Les animaux sauvages ne sont pas des objets de divertissement. L’animal n’est pas programmé pour sauter sur ses pattes de derrière et faire des roulés-boulés. Le cirque et les zoos jouent sur l’illusion du bonheur. Mais comment peut-on faire croire au public que ces attractions ne sont pas basés sur la contrainte. Les animaux mis en captivité se battent et se débattent tant qu’il est encore temps puis, quand il n’y a plus d’espoir, ils se résignent, ils comprennent vite que la seule issue de leur calvaire est la mort. La nomination de Nicolas Hulot en tant que ministre de la transition écologique fut mon grand espoir déçu.
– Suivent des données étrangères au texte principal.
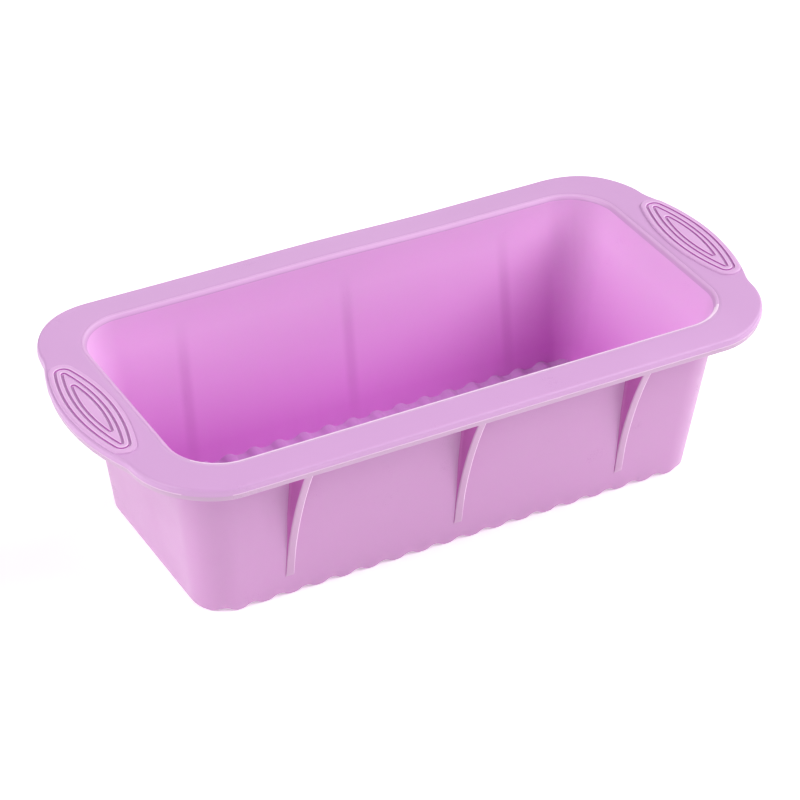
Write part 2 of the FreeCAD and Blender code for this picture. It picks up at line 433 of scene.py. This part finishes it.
# ================================================================ tub
def wall_loop(plan_at, heights, outset=0.0, share=0.0):
    """A loop whose points each lie on the sloping wall at their own height."""
    foot = plan_at(0.0, outset)
    head = plan_at(HEIGHT, outset)
    loop = []
    for (x0, y0), (x1, y1), z in zip(foot, head, heights):
        x = blend(x0, x1, z / HEIGHT)
        y = blend(y0, y1, z / HEIGHT)
        give = ramp(z, STIFF_BELOW, RIM_UNDERSIDE)
        loop.append((x, y, z + rim_lift(x, y, share) * give))
    return loop


def level_loop(plan_at, z, outset=0.0, share=0.0):
    return wall_loop(plan_at, [z] * ROUND, outset, share)


def outside_loops():
    """From the base's rounded edge up the outside, and out to the rim's underside."""
    waves = [ripple(x) for x, y in outer_plan(0.0)]
    top = RIM_UNDERSIDE - WALL_TO_RIM
    loops = []
    for sine, cosine in quarter_turn(4, first=0):
        heights = [wave + BASE_EDGE * (1 - cosine) for wave in waves]
        loops.append(wall_loop(outer_plan, heights, -BASE_EDGE * (1 - sine)))
    for index in range(1, OUTER_ROWS + 1):
        heights = [blend(BASE_EDGE + wave, top, index / OUTER_ROWS) for wave in waves]
        loops.append(wall_loop(outer_plan, heights))
    for sine, cosine in quarter_turn(6):
        z = RIM_UNDERSIDE - WALL_TO_RIM * (1 - sine)
        loops.append(level_loop(outer_plan, z, WALL_TO_RIM * (1 - cosine)))
    return loops


def tongue_loops():
    """A tongue let into the rim, so that the lip is as thick as the real one."""
    return [
        level_loop(outer_plan, RIM_UNDERSIDE + TONGUE_DEEP, WALL_TO_RIM),
        level_loop(outer_plan, RIM_UNDERSIDE + TONGUE_DEEP, TONGUE_REACH),
        level_loop(outer_plan, HEIGHT - TONGUE_DEEP, TONGUE_REACH, 0.5),
        level_loop(inner_plan, HEIGHT - TONGUE_DEEP, MOUTH_ROUND),
        level_loop(inner_plan, HEIGHT, MOUTH_ROUND),
    ]


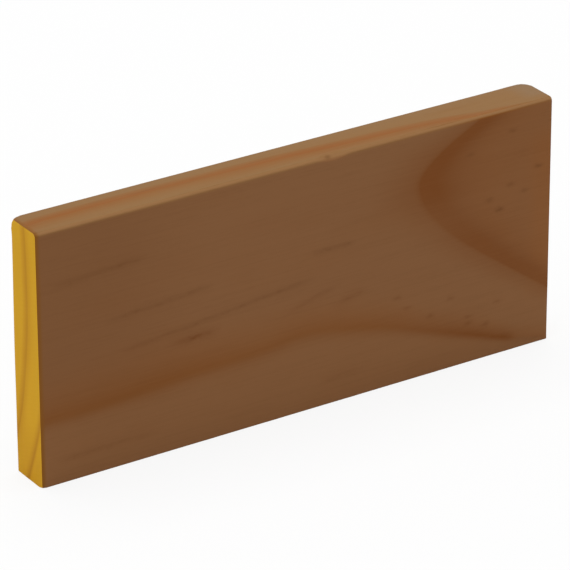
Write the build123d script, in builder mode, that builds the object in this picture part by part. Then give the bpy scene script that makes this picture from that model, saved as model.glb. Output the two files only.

En juin 2017, le maire du Luc se battait pour empêcher l’installation d’un cirque avec animaux sauvages sur son sol. J’appelais Nicolas qui me répondit : « Je suis ministre, mais je ne sais pas ce que je peux faire. »

Conclusion

Depuis toujours je me pose des questions sur le sens de la vie, le bien et le mal, le nécessaire et le superflu. Grâce aux moyens de défense et d’attaque hyper-sophistiqués, nous pouvons soumettre n’importe quel être vivant. L’homme exploite les autres au-delà de ses besoins de survie. Il n’y a plus de limites, il n’y a plus de mesure. L’être humain pratique la tuerie de masse à grande échelle. La planète ne peut plus absorber tous ces êtres humains qui saccagent.

Aucun être n’est la propriété d’un autre. Mais pour vivre en bonne entente, « en colocataires » sur terre, il faut se laisser aller à compatir, à ressentir, à respecter, à s’agenouiller parfois face à la nature. Avant d’être responsable collectivement, il faut l’être individuellement. A celles et ceux qui luttent contre la maltraitance animale, je vous aime. Je fais mienne cette règle d’or : un équilibre doit pouvoir se faire entre la nature, l’animal et l’homme. Et si cet équilibre se brise, la chaîne écologique du monde ne fonctionne plus. L’homme en sera la première victime.